For the purpose of this guide, and to make it interesting, we will build an application which given a video file and a person, seeks this person in the video. Formally, we define the following inputs and outputs of our application:

Inputs:

  1. A video file.
  2. A person. We need around 10 different images of this person's face in order to be able to recognize him/her. We will use the dataset of the faces of President Barack Obama presented earlier.

Outputs:

  1. A video file which is identical to the original video, except that the face of the recognized person is in a green circle, and unrecognized faces in red circles.
  2. A CSV file which gives the recognition confidence for each recognized face in each frame of the video.

The Plan

Before we start coding, we better understand the different components in our application.

As was already mentioned, our goal is to determine in which frames of the video our chosen person appears. We also want to create two output files, a video in which the faces are circled in green or red (depending upon the person to which the face belongs), and a CSV file with the confidence level of each face in each frame. For this, I propose the following scheme:

  1. Read the next frame of the input video.
  2. Detect all the faces in the frame.
  3. Try to recognize each of the detected faces as our chosen person.
  4. If successful, draw a green circle around the face. Otherwise, draw a red circle.
  5. Write the confidence level of each face in the frame to a CSV file.
  6. Repeat steps 1-5 until no more frames in the input video.

Evidently, our application should have the following major components:

  1. Frames reader.
  2. Faces detector.
  3. Person recognizer.
  4. Frames writer.
  5. CSV writer.

Each of these components will be expanded in the following sections.

Note:
In order to simplify this guide, we will do only frontal faces detection.

The Code

The full code of the application can be obtained in this git repository (It's a Netbeans project which you can load directly to your Netbeans IDE).

Faces Detector

class FaceDetector {
public:
    FaceDetector(
            const string &cascadePath,
            double scaleFactor,
            int    minNeighbors,
            double minSizeRatio,
            double maxSizeRatio);
    virtual ~FaceDetector();
    void findFacesInImage(const Mat &img, vector<Rect> &res);
private:
    CascadeClassifier _cascade;
    double _scaleFactor;
    int    _minNeighbors;
    double _minSizeRatio;
    double _maxSizeRatio;
};

As explained earlier in this guide, we use the Haar cascades method to do the detection. OpenCV provides the CascadeClassifier object for this purpose, which I recommend reading about (Here).
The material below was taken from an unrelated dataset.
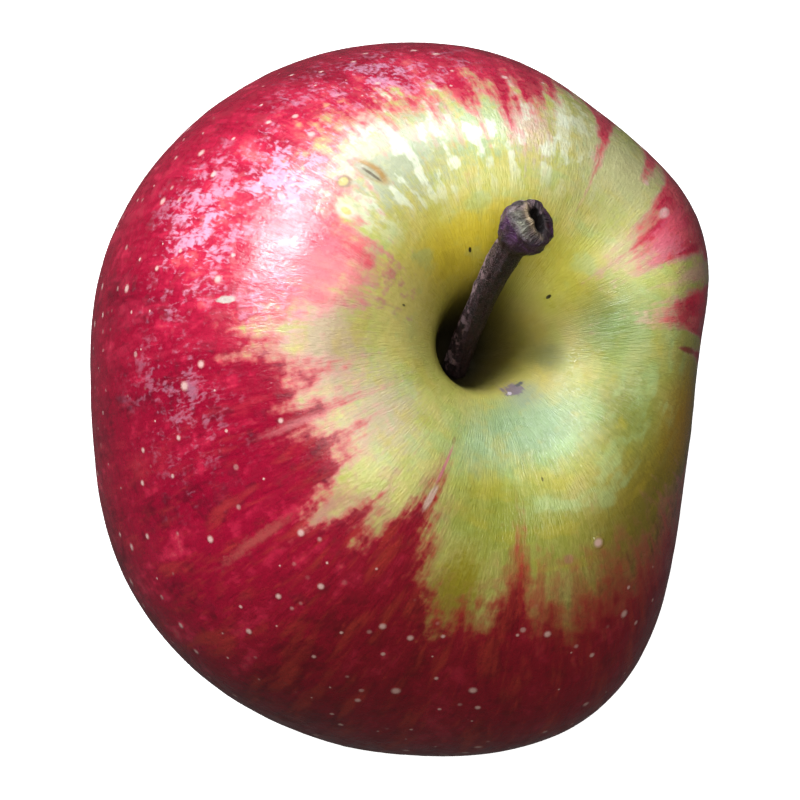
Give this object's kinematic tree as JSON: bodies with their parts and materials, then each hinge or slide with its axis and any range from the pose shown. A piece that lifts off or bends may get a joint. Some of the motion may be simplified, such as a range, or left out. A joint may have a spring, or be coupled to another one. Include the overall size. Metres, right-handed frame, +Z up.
{
  "type": "apple",
  "caption": "Whole ripe apple with a deep stem cavity, a leaning woody stem and a dried calyx, standing on the lobes of its base.",
  "frame": {"origin": "middle of the box round the apple, at the level of the surface it stands on", "axes": "+Z up along the core, from the calyx to the stem; +X towards the fruit's widest side"},
  "size_m": [0.0824, 0.074, 0.074],
  "materials": {
    "skin": "waxy fruit skin, crimson with a yellow-green zone round the stem, satin to glossy",
    "stem": "dark brown woody stalk, slightly glossy",
    "calyx": "dry brown sepals, matt"
  },
  "bodies": {
    "root": {"apple": "skin", "stem": "stem", "calyx": "calyx"}
  },
  "joints": []
}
In the FaceDetector class of our application we implement a method findFacesInImage which, given an image, returns the rectangular coordinates of all faces in it. Note that in this application we detect only frontal faces. Implementing detection of profiles and faces from other angles is very similar and straightforward.

Person Recognizer

class PersonRecognizer {
public:
    PersonRecognizer(const vector<Mat> &imgs, int radius, int neighbors,
            int grid_x, int grid_y, double threshold);
    virtual ~PersonRecognizer();
    bool recognize(const Mat &face, double &confidence) const;
private:
    Ptr<FaceRecognizer> _model;
    Size _faceSize;
};

Following the explanation about face recognition, we will be using the LBPH method. We will use OpenCV's FaceRecognizer module. Look at the full code to see the specifics of the implementation. The PersonRecognizer class is trained (upon construction) to recognize a specific person, by receiving a vector of faces which belong to this person. In the code you will see the implementation of the recognize method, which given an image of a face will determine if this is the person the class was trained to recognize. The method returns a Boolean value according to the result of the recognition, and if there was recognition, the confidence is stored in the confidence variable.

Frames Reader

Luckily, OpenCV offers a good library for handling video files, which we will wrap with our own interface.

We define the following class:

class FramesReader
{
public:
    FramesReader(const string &vidPath, int startFrame, int endFrame, int delta);
    virtual ~FramesReader();
    bool getNext(Mat &frame);
    Size getSize();
private:
    VideoCapture _vid;
    int _endFrame,
        _delta;
};

We use the getNext method to obtain the next frame in the video, and getSize to obtain the size of the frame (in pixels).

Frames Writer

We define the following class, which is self explanatory:

class FramesWriter
{
public:
    FramesWriter(const string vidPath, double fps, Size size, int fourcc);
    virtual ~FramesWriter();
    void write(Mat &frame);
private:
    VideoWriter _vid;
    Size _f_size;
};

CSV Writer

class CsvWriter {
public:
    CsvWriter(const string &csvPath);
    virtual ~CsvWriter();
    void nextLine();
    void addEntry(const string &s);
private:
    ofstream _fs;
    bool _isFirstEntry;
};

Results

In order to test the application we run it on this video of President Barack Obama. We use the training set from above.

The resulting output video:

By using the data of the CSV file, we obtain the confidence level in each frame of the video:

Confidence of recognition of each frame

By setting some threshold value, we can obtain a binary determination (yes/no) of which frames contain the face (frontal) of President Obama:

Frontal face recognition in each frame

For example, we can tell, just by looking at this analysis, that in frame 4100 President Obama does not face forward, but in frame 4600 he does:

Frame 4100:
Frame 4100

Frame 4600:
Frame 4600

Summary

We have seen examples of both detection and recognition of faces. The theory behind the two subjects is quite interesting. The OpenCV library implements for us the major algorithms used for these tasks.

By employing OpenCV we built an example application which is capable of recognizing a specific person in a video, which might also contain other people. The application successfully recognized where in the video our chosen person (President Obama) faces towards the camera.

As was mentioned, the application was trained to recognize and detect only frontal faces, but it can be easily extended to recognize and detect faces in more angles and positions.